= Antoine-Paul Cartier =

Canadian politician

Antoine-Paul Cartier (June 17, 1849 - July 9, 1934) was a physician and political figure in Quebec. He represented Saint-Hyacinthe in the Legislative Assembly of Quebec from 1892 to 1897 as a Conservative.

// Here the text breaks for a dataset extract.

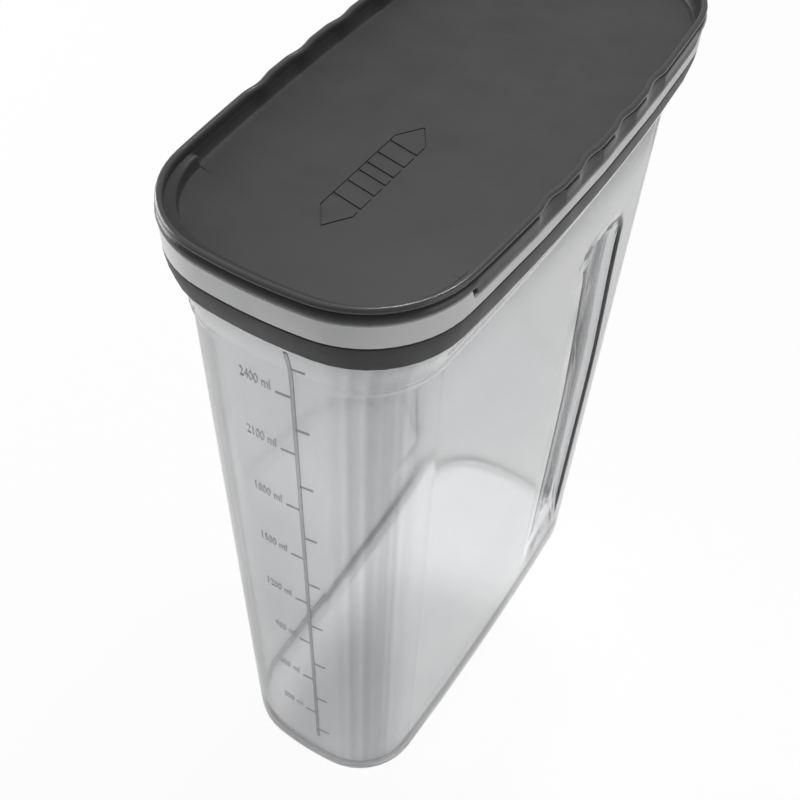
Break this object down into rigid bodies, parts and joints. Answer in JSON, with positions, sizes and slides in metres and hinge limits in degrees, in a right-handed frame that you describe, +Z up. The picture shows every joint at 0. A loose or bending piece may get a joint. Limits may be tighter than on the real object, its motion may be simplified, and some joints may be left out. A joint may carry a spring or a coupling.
{
  "type": "cereal container with flip lid",
  "caption": "Tall narrow clear pour container with rounded ends, a light ring and dark flip lid over a front pour mouth, and finger recesses in its long sides.",
  "frame": {"origin": "centre of the resting face under the body", "axes": "+Z up, long way of the container along Y, pour mouth and level scale at the -Y end, hinge at the +Y end, +X to the right seen from the pour end"},
  "size_m": [0.0934, 0.1932, 0.2618],
  "materials": {
    "clear_body": "clear, polished",
    "dark_plastic": "fine satin grain",
    "light_plastic": "satin",
    "soft_seal": "soft, matt",
    "pin_steel": "drawn wire"
  },
  "bodies": {
    "container": {"container_body": "clear_body"},
    "lid_base": {"lid_frame": "light_plastic", "seal_collar": "dark_plastic", "rim_gasket": "soft_seal", "hinge_pin_left": "pin_steel", "hinge_pin_right": "pin_steel"},
    "lid": {"flip_lid": "dark_plastic", "spout_seal": "soft_seal"}
  },
  "joints": [
    {"name": "lid_lift", "type": "slide", "parent": "container", "child": "lid_base", "axis": [0, 0, 1], "range_m": [0, 0.06]},
    {"name": "flip_lid_hinge", "type": "hinge", "parent": "lid_base", "child": "lid", "pos_m": [0, 0.0933, 0.2573], "axis": [-1, 0, 0], "range_deg": [0, 105]}
  ]
}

He was born in Saint-Antoine-sur-Richelieu, Canada East, the son of Narcisse Cartier and Marguerite Chagnon, and was educated at the Séminaire de Saint-Hyacinthe and the Université Cobourg-Victoria in Montreal. He qualified as a doctor in 1872 and practised in Saint-Antoine-sur-Richelieu, Coaticook and Sainte-Madeleine. In 1872, he married Marie-Louise-Ernestine Lenoblet Duplessis. Cartier was mayor of Sainte-Madeleine from 1903 to 1912 and also served as warden for Saint-Hyacinthe County. He unsuccessfully ran for reelection in 1897 and for a federal seat in 1900 and 1908 as well. Cartier died in Saint-Hyacinthe at the age of 85 and was buried in Sainte-Madeleine.

George-Étienne Cartier was his great-uncle.

A son, Jacques Narcisse Cartier, served as an airman in the first World War.